═══ DATASET EXCERPT

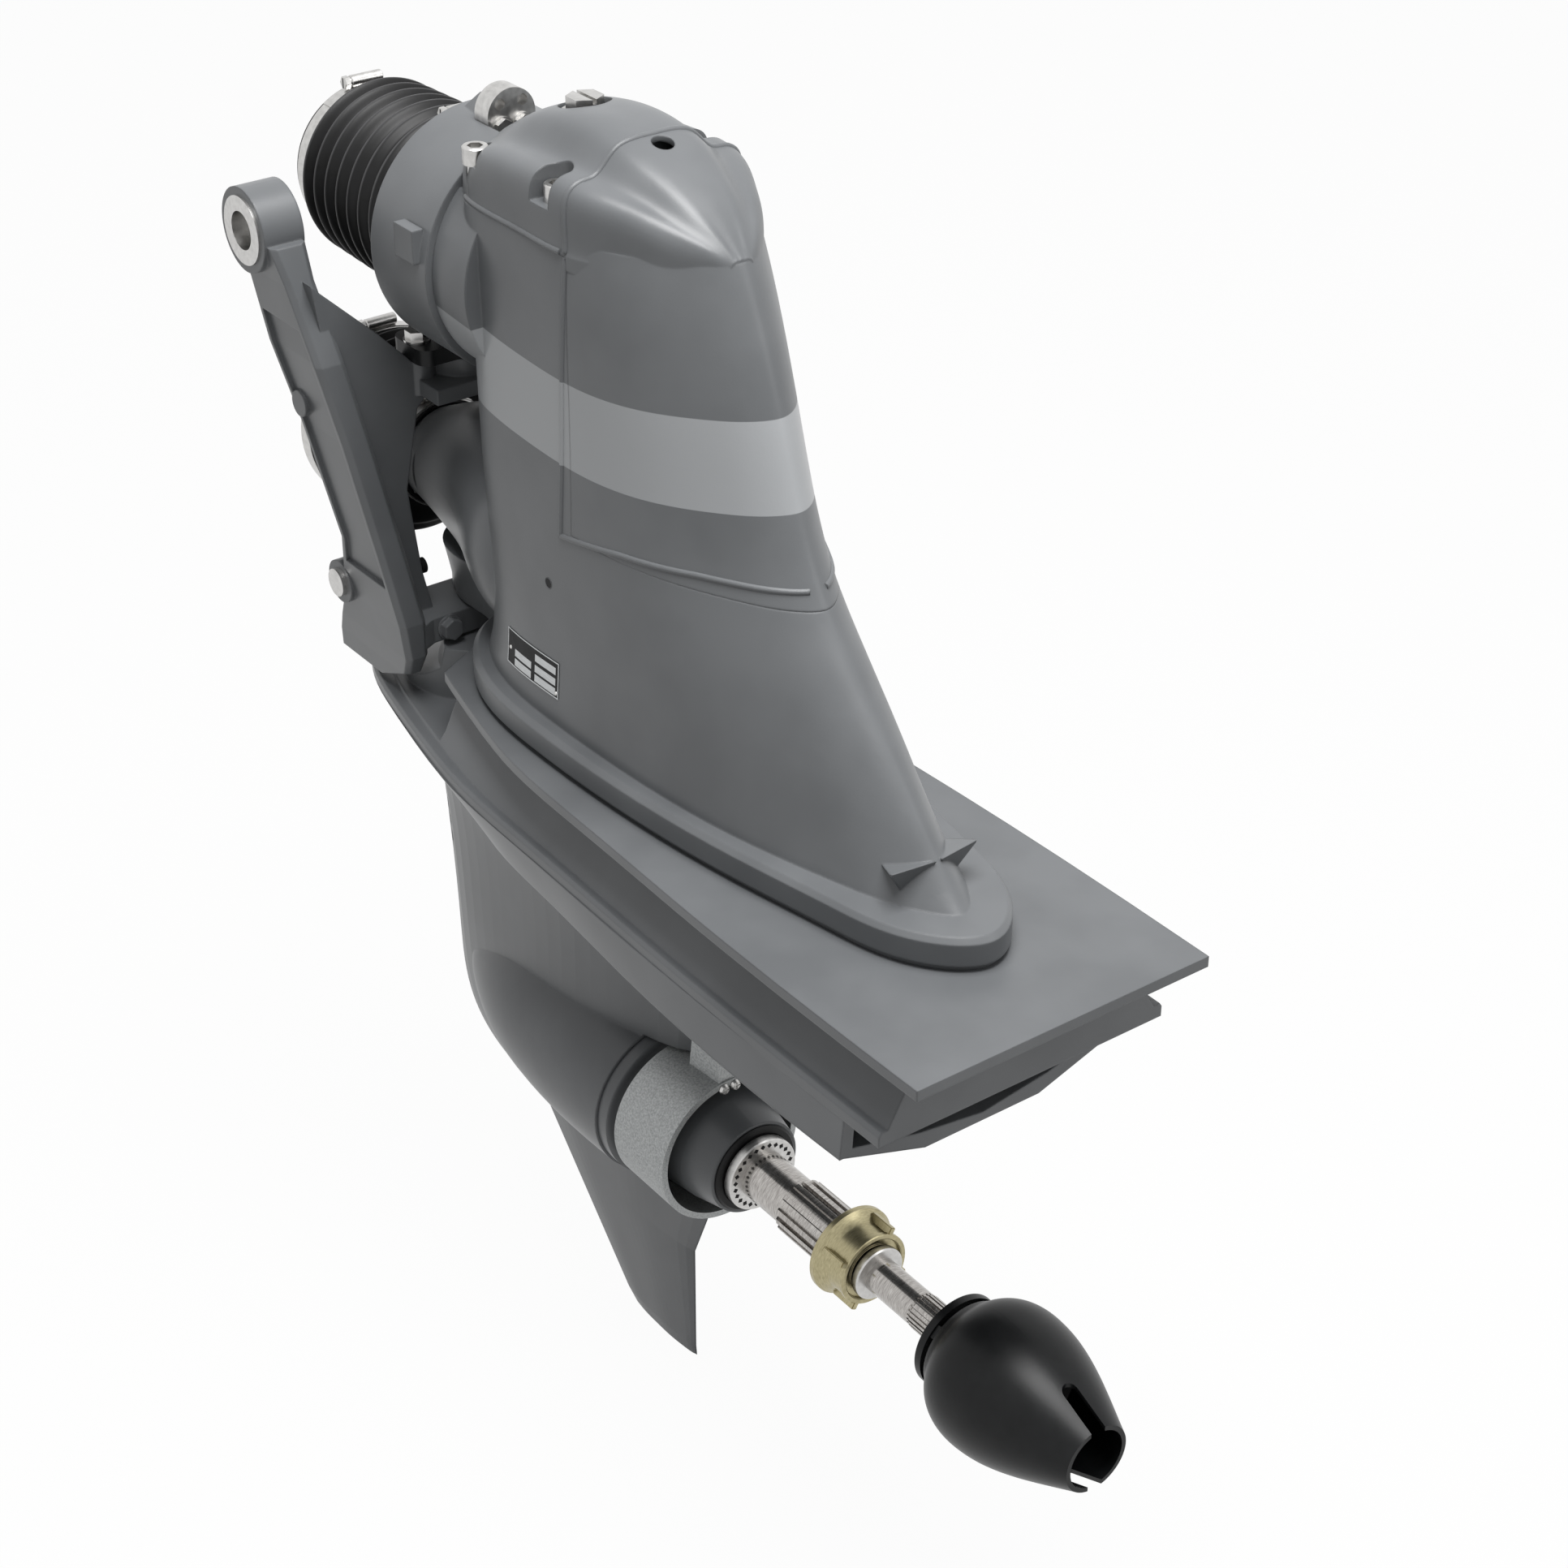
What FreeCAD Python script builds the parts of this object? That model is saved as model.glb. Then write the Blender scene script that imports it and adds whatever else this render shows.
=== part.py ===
import FreeCAD, Part
import Sketcher
import math
import os
import re
from FreeCAD import Placement, Rotation, Vector

# Sterndrive for twin counter-rotating propellers.
# +X points forward to the transom, +Y to port and +Z up; lengths are in millimetres.
# The origin lies where the tilt axis crosses the centre plane, on the input shaft.

doc = FreeCAD.newDocument("sterndrive")
sheet = doc.addObject("Spreadsheet::Sheet", "sizes")
names = []
parts = {}


def size(name, value):
    """Write one driving dimension into the sheet."""
    row = len(names) + 1
    names.append(name)
    sheet.set(f"A{row}", name)
    sheet.set(f"B{row}", str(value))
    sheet.setAlias(f"B{row}", name)


def bound(expression):
    """Expression text in which every size name points at the sheet."""
    known = set(names)
    return re.sub(r"[a-z][a-z_0-9]*", lambda word: "sizes." + word[0] if word[0] in known else word[0],
                  str(expression))


def read(expression):
    return float(sheet.evalExpression(bound(expression)))


def tie(thing, prop, expression):
    thing.setExpression(prop, bound(expression))


def place(thing, x=0, y=0, z=0, turn=None):
    """Bind the position of a piece, with an optional fixed (axis, angle) turn."""
    if turn:
        thing.Placement = Placement(Vector(), Rotation(Vector(*turn[0]), turn[1]))
    tie(thing, "Placement.Base.x", x)
    tie(thing, "Placement.Base.y", y)
    tie(thing, "Placement.Base.z", z)
    return thing


def keep(node, thing):
    """Name a finished piece; its file gets the same name."""
    thing.Label = node
    parts[node] = thing
    return thing


def outline_sketch(body, name, plane, outline):
    """Closed straight-sided sketch whose corners are bound to (across, up) expressions."""
    sketch = body.newObject("Sketcher::SketchObject", name)
    support = [item for item in body.Origin.OriginFeatures if item.Role == plane][0]
    sketch.AttachmentSupport = (support, [""])
    sketch.MapMode = "FlatFace"
    corners = [Vector(read(across), read(up), 0) for across, up in outline]
    count = len(corners)
    sketch.addGeometry([Part.LineSegment(corners[i], corners[(i + 1) % count]) for i in range(count)], False)
    rules = [Sketcher.Constraint("Coincident", i, 2, (i + 1) % count, 1) for i in range(count)]
    for i, corner in enumerate(corners):
        rules.append(Sketcher.Constraint("DistanceX", -1, 1, i, 1, corner.x))
        rules.append(Sketcher.Constraint("DistanceY", -1, 1, i, 1, corner.y))
    sketch.addConstraint(rules)
    for i, (across, up) in enumerate(outline):
        tie(sketch, f"Constraints[{count + 2 * i}]", across)
        tie(sketch, f"Constraints[{count + 2 * i + 1}]", up)
    return sketch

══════

Please print the material above exactly as it appears, from its first line through the line containing "from FreeCAD import", inclusive, and stop there.

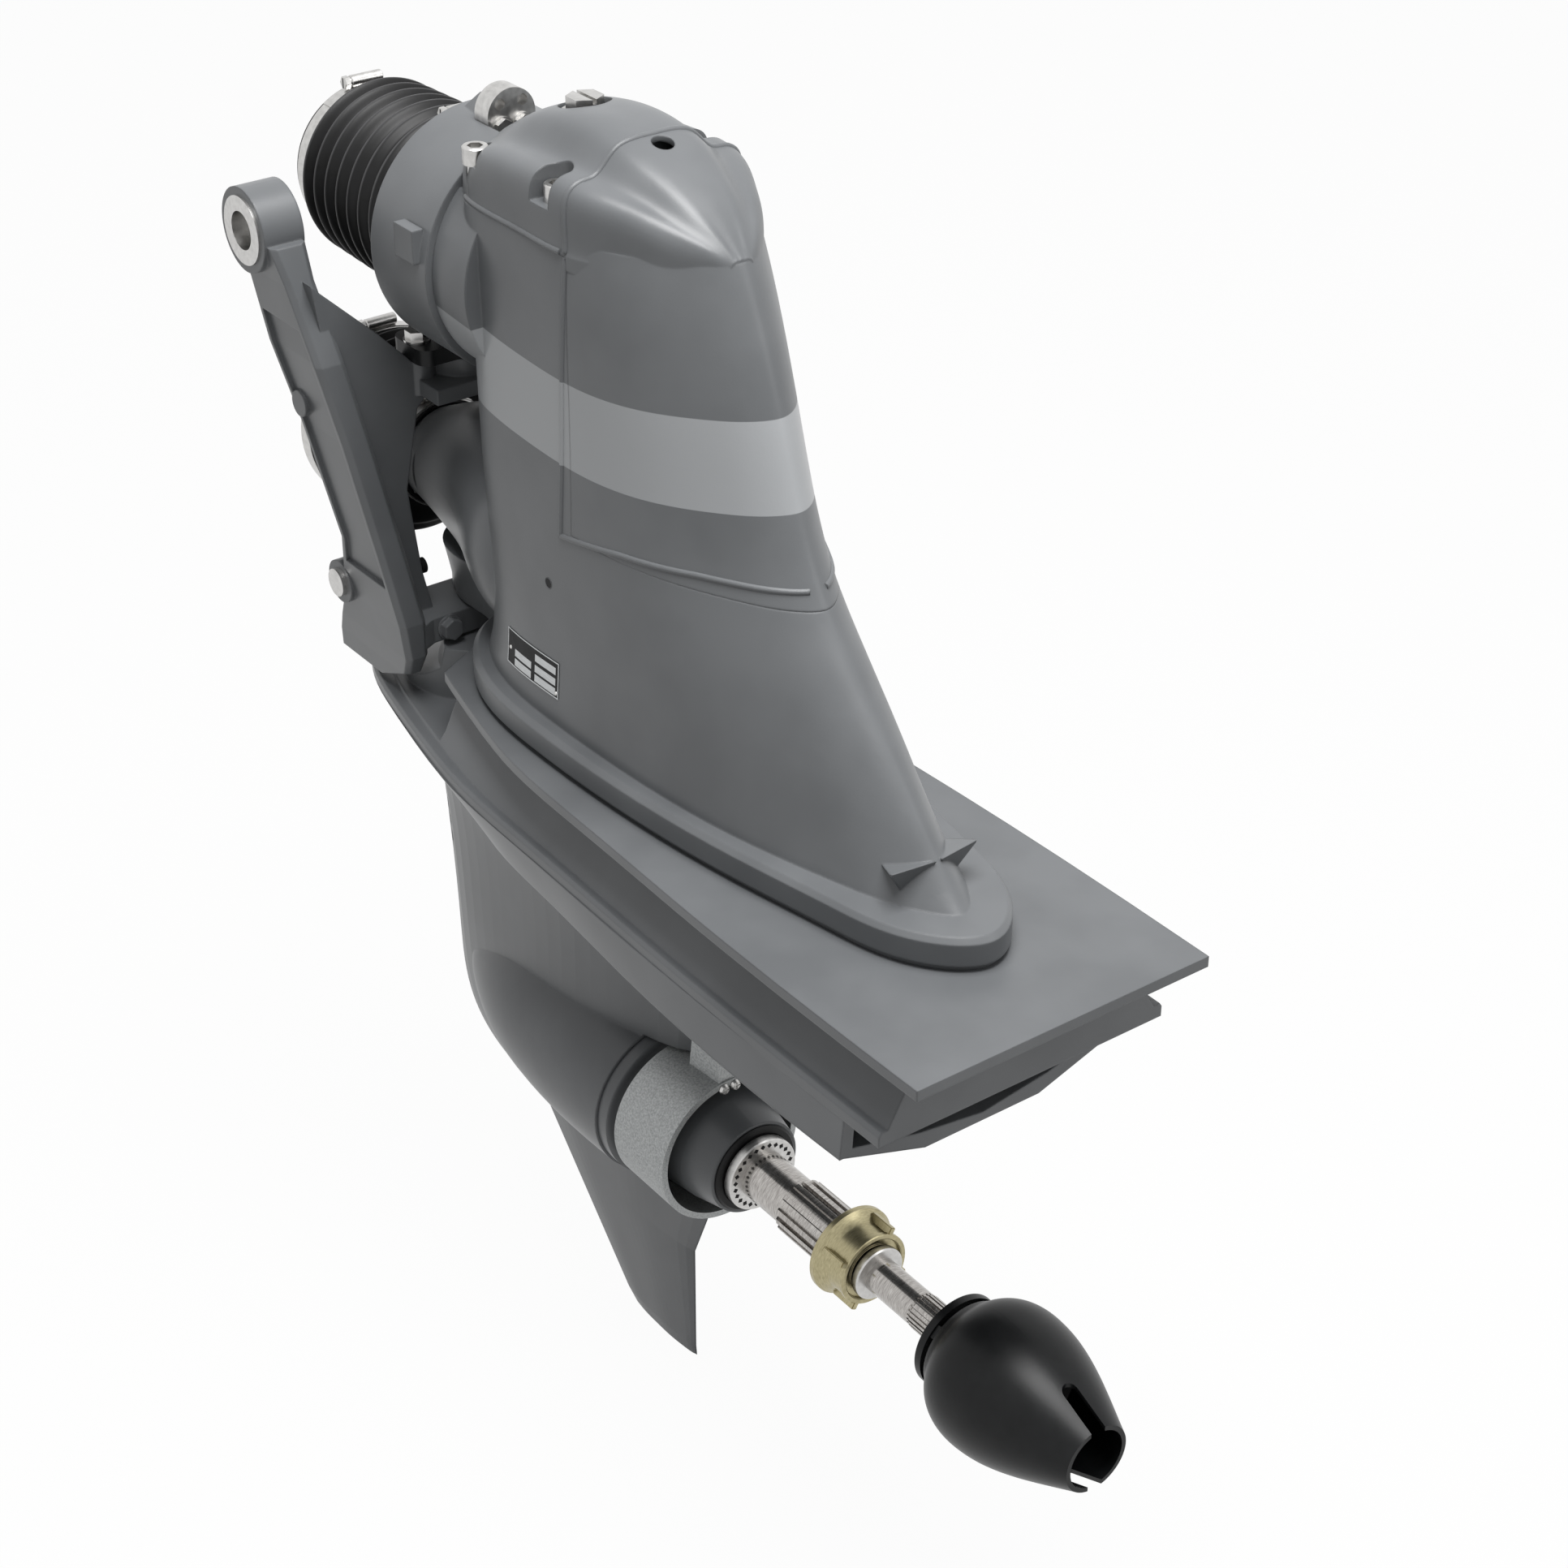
What FreeCAD Python script builds the parts of this object? That model is saved as model.glb. Then write the Blender scene script that imports it and adds whatever else this render shows.
=== part.py ===
import FreeCAD, Part
import Sketcher
import math
import os
import re
from FreeCAD import Placement, Rotation, Vector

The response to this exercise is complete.